Hal ini juga dipertegas oleh Head of Research FAC Sekuritas, Wisnu Prambudi Wibowo yang mengatakan bahwa pelemahan IHSG kemarin cenderung diakibatkan karena aksi profit taking, meski ada katalis lain seperti perkembangan Federal Open Meeting Committee (FOMC) hingga real count Komisi Pemilihan Umum (KPU).
Beralih ke nilai tukar rupiah, berdasarkan data Refinitiv pada sepanjang perdagangan kemarin terpantau melemah tipis 0,06% terhadap dolar Amerika Serikat (AS) ke posisi Rp15.625/US$. Posisi ini semakin memperpanjang tren pelemahan yang telah terjadi sejak 15 Februari 2024.
Depresiasi mata uang Garuda terjadi di tengah penguatan indeks dolar AS (DXY) belakangan ini.
Kepala Departemen Pengelolaan Moneter Bank Indonesia (BI) Edi Susianto memastikan perkembangan terakhir masih dipengaruhi sentimen global khususnya dolar AS, di mana DXY di minggu sebelumnya sempat melemah, namun di pekan lalu agak menguat kembali.

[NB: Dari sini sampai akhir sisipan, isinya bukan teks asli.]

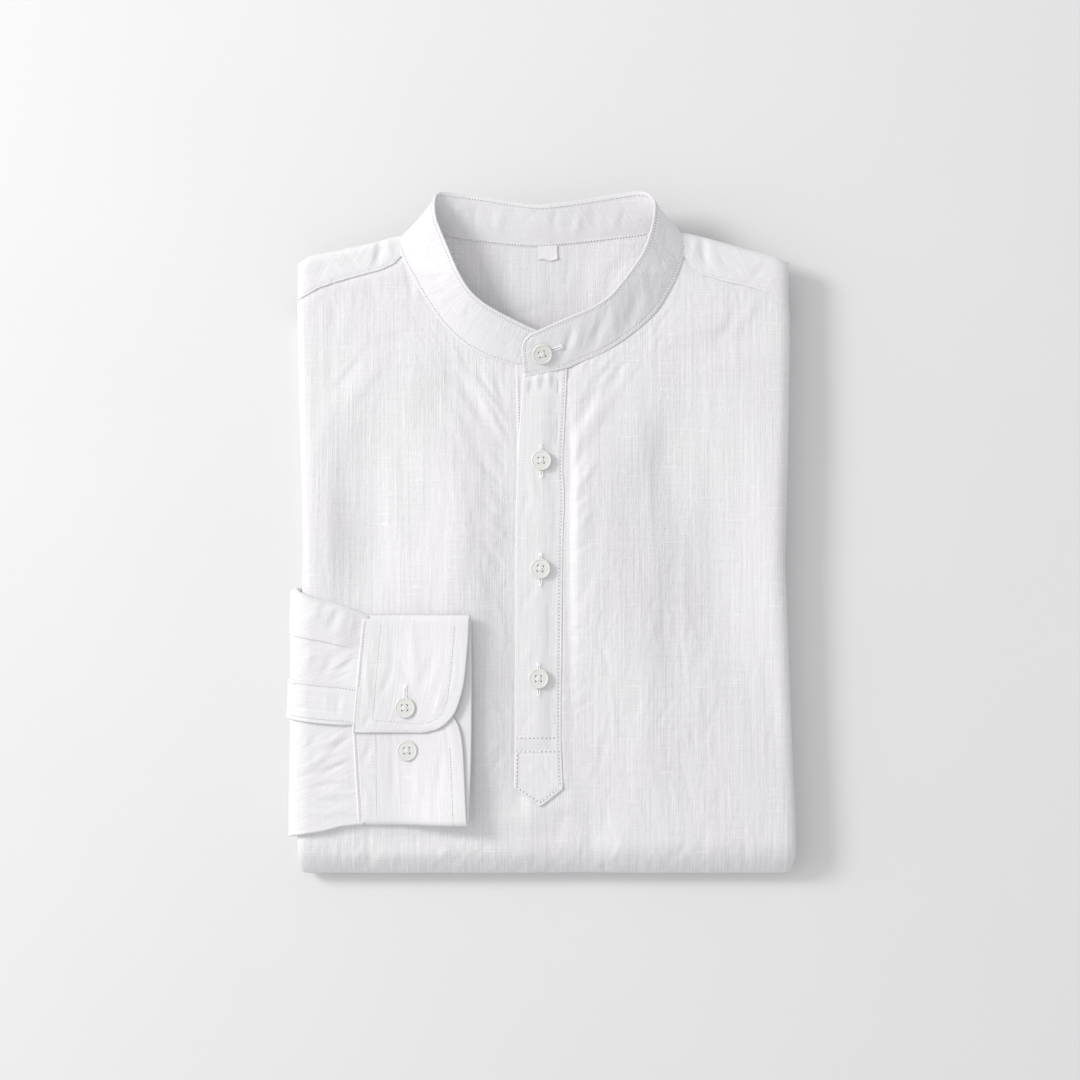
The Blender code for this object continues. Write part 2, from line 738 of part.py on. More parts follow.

Kondisi ini menyebabkan terjadinya capital outflow khususnya dari pasar obligasi Indonesia.
Berdasarkan data transaksi 12 - 15 Februari 2024, investor asing di pasar keuangan domestik tercatat beli neto Rp4,07 triliun terdiri dari jual neto Rp0,98 triliun di pasar Surat Berharga Negara (SBN), beli neto Rp6,03 triliun di pasar saham, dan jual neto Rp0,98 triliun di Sekuritas Rupiah Bank Indonesia (SRBI). Per 16 Februari 2024, yield SBN 10 tahun stabil di 6,62%.
Tidak sampai di situ, tekanan terhadap rupiah juga hadir pasca data inflasi AS khususnya dari sisi konsumen (Consumer Price Index/CPI) yang menunjukkan di atas ekspektasi pasar.
Untuk diketahui, inflasi AS yang masih berada di level 3,1% (year on year/yoy) membuat ekspektasi terhadap penurunan level Fed Funds Rate melemah dan mungkin baru bisa terealisasi di semester II-2024. Bagi Indonesia kondisi ini bisa berdampak ke kebijakan BI Rate dan posisi nilai tukar rupiah.
Dari pasar Surat Berharga Negara (SBN), imbal hasil terus mengalami penurunan yang mengindikasikan bahwa investor memborong SBN. Pada penutupan perdagangan kemarin, imbal hasil SBN tenor 10 tahun sebesar 6,611% yang merupakan posisi terendah sejak 7 Februari 2024.
Perlu dicatat, pada pasar obligasi hubungan yield dengan harga berbanding terbalik, sehingga penguatan pada yield yang terjadi kemarin menunjukkan harga obligasi yang turun. Hal tersebut berarti investor terpantau membuang SBN.